We present a sound and complete unification procedure for deterministic higher-order patterns, a class of simply-typed lambda terms introduced by Yokoyama et al. which comes with a deterministic matching problem. Our unification procedure can be seen as a special case of full higher-order unification where flex-flex pairs can be solved in a most general way.
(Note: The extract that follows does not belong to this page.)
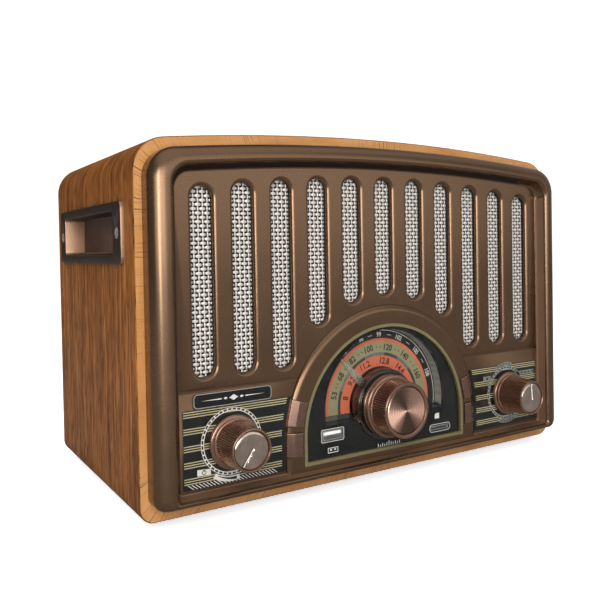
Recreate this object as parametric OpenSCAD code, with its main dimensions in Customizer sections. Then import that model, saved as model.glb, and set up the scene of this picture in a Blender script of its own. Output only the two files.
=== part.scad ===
/* [Cabinet] */
// Overall width of the wooden cabinet
cab_w = 300; // [290:1:320]
// Height of the wooden cabinet at the crown of its top, without feet
cab_h = 198.8; // [196:0.1:210]
// Depth of the wooden cabinet, front edge to rear edge
cab_d = 155.6; // [150:0.1:180]
// Thickness of the cabinet walls
wall = 9; // [8:0.5:10]
// Radius of the gently arched top
crown_r = 1340; // [1100:10:2000]
// Radius of the two upper corners
top_corner_r = 18; // [16:1:22]
// Radius of the two lower corners
low_corner_r = 8; // [7:0.5:10]
// Height of the rubber feet
foot_h = 4; // [3:0.5:8]

/* [Front] */
// Plane of the grille face, ahead of the cabinet's front edge
face_y = -6.5; // [-7:0.1:-6]
// Distance between neighbouring grille slots
slot_pitch = 23.28; // [22:0.01:23.4]
// Width of a grille slot where it meets the face
slot_w = 16; // [12:0.5:16]
// Number of grille slots on each side of the middle one
slots_aside = 5; // [3:1:5]

/* [Dial] */
// Outer radius of the gold line around the dial
arch_r = 59.3; // [58:0.1:60]
// Height of the centre of the dial arch
arch_z = 30.5; // [30:0.5:32]
// Height of the tuning axis
tuning_z = 41.3; // [41:0.1:42]
// Radius of the round dial window
window_r = 45; // [44:0.5:46]

/* [Knobs] */
// Distance of the two side knobs from the middle
knob_x = 101.7; // [100:0.1:104]
// Height of the two side knobs
knob_z = 36.1; // [35:0.1:38]
// Plane of the front rims of the two side knobs
knob_front_y = -28; // [-30:0.5:-26]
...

Moreover, our method generalizes Libal and Miller's recent functions-as-constructors higher-order unification by dropping their global condition on variable arguments, thereby losing the property that every solvable problem has a most general unifier. In fact, minimal complete sets of unifiers of deterministic higher-order patterns may be infinite, so decidability of the unification problem remains an open question.

翻译：我们提出了一种针对确定性高阶模式的合一化程序，该程序既可靠又完备。确定性高阶模式是由Yokoyama等人引入的一类简单类型lambda项，其匹配问题具有确定性。我们的合一化程序可视为完全高阶合一化的一个特例，其中柔性-柔性对能以最一般的方式求解。此外，我们的方法推广了Libal和Miller近期提出的函数作为构造子的高阶合一化，通过取消其对变量参数的全局约束条件，从而丧失了每个可解问题都存在最一般合一子的性质。事实上，确定性高阶模式的最小完备合一子集可能是无限的，因此该合一化问题的可判定性仍是一个开放性问题。